Media massa memiliki peran dalam memilih sebuah berita-berita tertentu dan cara media menayangkan pemberitaan tersebut dapat mempengaruhi cara pandang masyarakat terhadap suatu isu atau figur-figur politik. Selain itu, media massa sering kali memberikan sebuah dukungan kepada kandidat atau parpol-parpol tertentu.
Dukungan tersebut memungkinkan dapat mempengaruhi persepsi masyarakat terhadap integritas dan keunggulan kandidat tersebut. Adapun, penggunaan simbol dan ikon politik, biasanya media memberikan simbol dan ikon politik dengan bertujuan menyampaikan pesan atau dukungan. Hal ini bisa membangun pemahaman emosional masyarakat terhadap tokoh politik.

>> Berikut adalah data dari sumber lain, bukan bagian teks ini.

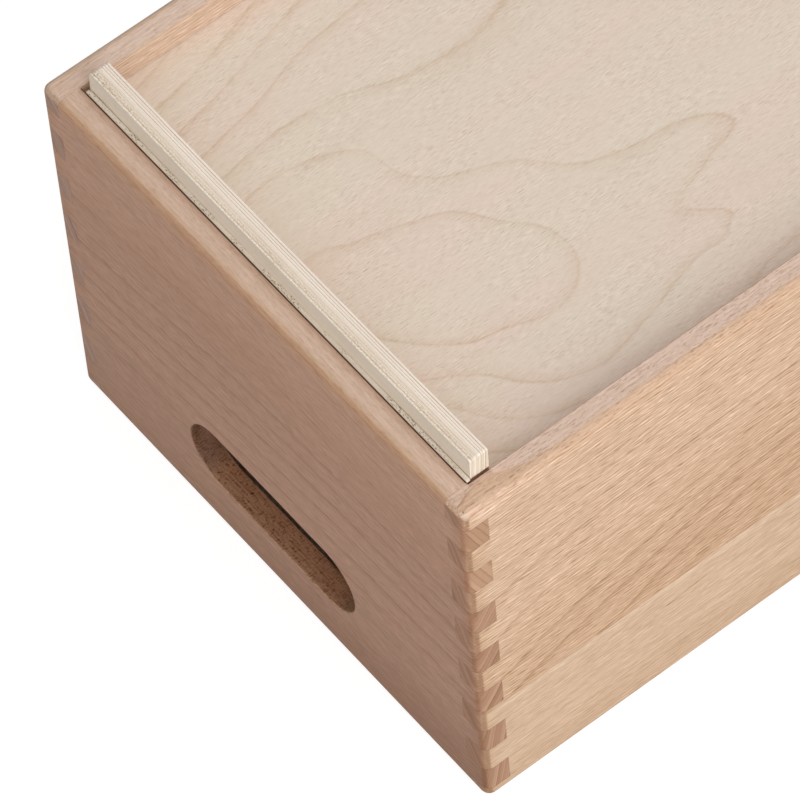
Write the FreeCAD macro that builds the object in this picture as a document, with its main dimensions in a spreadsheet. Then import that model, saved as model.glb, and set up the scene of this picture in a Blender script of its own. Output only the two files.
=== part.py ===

Kampanye politik pun dapat mempengaruhi pengambilan keputusan terhadap kelompok masyarakat. Kampanye bertujuan menggiring pemilih pada salah satu kandidat pasangan calon tertentu untuk mendapatkan suara dari khalayak yang tentunya akan dibutuhkan sebuah media untuk mempengaruhi calon pemilih.
Sebagai masyarakat yang cerdas, perlu kita analisis konten-konten berita atau informasi yang disajikan oleh media massa. Perlu adanya pertimbangan mengenai sumber informasi, objektivitas, serta membandingkan suatu berita dari berbagai sumber untuk mendapatkan pemahaman yang lebih lengkap dan tidak terperngaruh dengan opini yang bersifat memihak.
Jika terdapat suatu pemberitaan yang tidak seimbang maka dapat memberikan pengaruh pada pandangan dan interpretasi masyarakat terhadap isu-isu politik. Kualitas dan integritas sangat perlu dijaga oleh media massa supaya informasi tersebut tidak memihak, dan harus memberikan berita yang objektif untuk membantu masyarakat dalam membuat keputusan yang lebih baik lagi. Pemberitaan politik harus seimbang dalam memperhatikan proporsi antara positif dan negatifnya suatu berita. Hal ini penting sekali agar masyarakat tidak mendapatkan pandangan yang bias terhadap suatu isu politik.